Copy out exactly the lines from the start of the data to the line containing "# The origin". Include both.

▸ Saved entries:
○ ○ ○

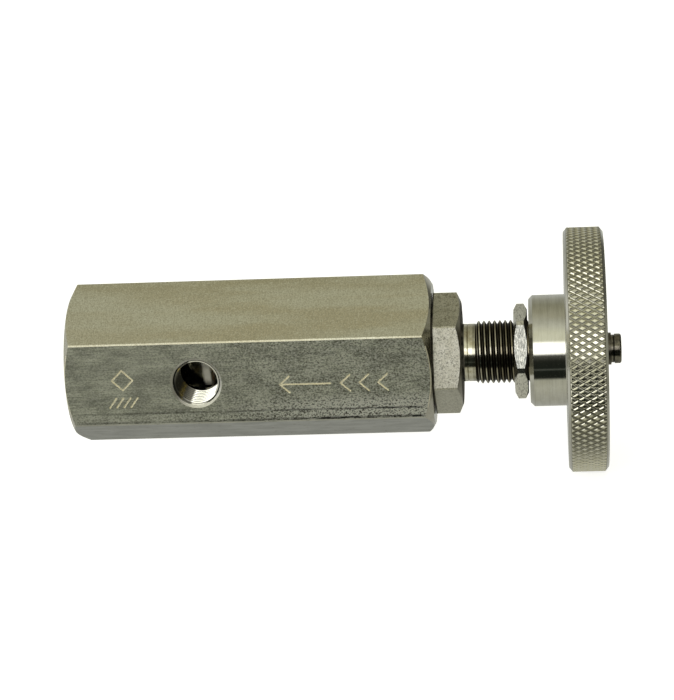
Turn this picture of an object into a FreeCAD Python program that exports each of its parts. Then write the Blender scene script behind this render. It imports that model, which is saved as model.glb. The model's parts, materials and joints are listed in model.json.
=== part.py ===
import FreeCAD, Part
import math
import os
from FreeCAD import Vector

# Pressure relief valve, in millimetres.
# +X runs along the valve from the inlet to the handwheel, +Z is up and the exhaust port faces -Y.
# The origin is the centre of the inlet face. Outlines are rings of (x, radius) points.

ORIGIN = Vector(0, 0, 0)
X_AXIS = Vector(1, 0, 0)
Y_AXIS = Vector(0, 1, 0)
Z_AXIS = Vector(0, 0, 1)
FULL_TURN = 360
HEX_SIDES = 6
ARC_STEPS = 8         # straight pieces in a curved part of an outline
SLIP = 0.05           # radial gap of a running fit
PRESS_GAP = 0.05      # radial gap of a piece that is screwed or pushed home and stays
PAST = 1.0            # how far a cutting tool runs past a face
THREAD_TOOL_PAST = 0.25

# Body: hexagonal bar
BODY_FLATS = 41.0
BODY_LENGTH = 102.5
BODY_EDGE_BREAK = 0.3
INLET_END_RADIUS = 20.2
INLET_END_CHAMFER = 2.0
BONNET_END_RADIUS = 19.83
BONNET_END_CHAMFER = 2.3

# Pipe threads: G3/8 in the inlet, G1/4 in the exhaust, both 55 degree and 19 to the inch
PIPE_PITCH = 1.337
PIPE_FLANK = 27.5
PIPE_ROOT_FLAT = 0.2
INLET_DRILL = 7.625
INLET_MAJOR = 8.33
INLET_DEPTH = 16.0
INLET_THREAD = 14.0
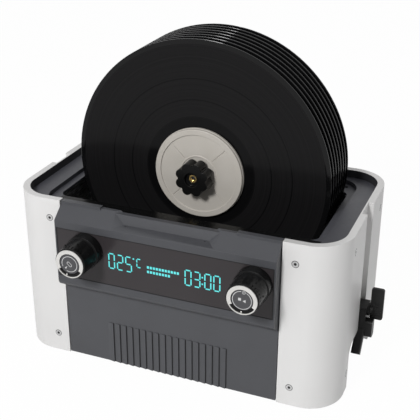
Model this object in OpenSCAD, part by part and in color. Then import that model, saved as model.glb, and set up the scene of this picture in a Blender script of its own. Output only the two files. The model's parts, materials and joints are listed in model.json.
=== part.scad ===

○ ○ ○

▸ Answer to the exercise:
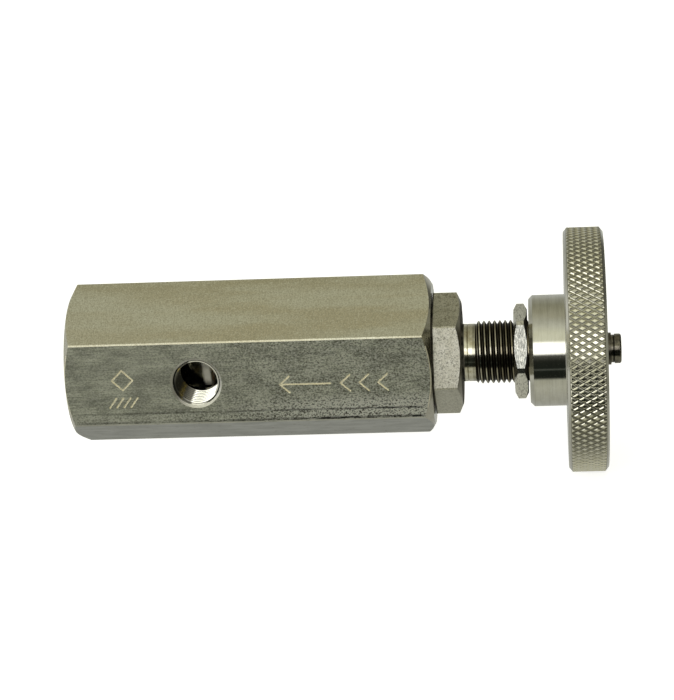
Turn this picture of an object into a FreeCAD Python program that exports each of its parts. Then write the Blender scene script behind this render. It imports that model, which is saved as model.glb. The model's parts, materials and joints are listed in model.json.
=== part.py ===
import FreeCAD, Part
import math
import os
from FreeCAD import Vector

# Pressure relief valve, in millimetres.
# +X runs along the valve from the inlet to the handwheel, +Z is up and the exhaust port faces -Y.
# The origin is the centre of the inlet face. Outlines are rings of (x, radius) points.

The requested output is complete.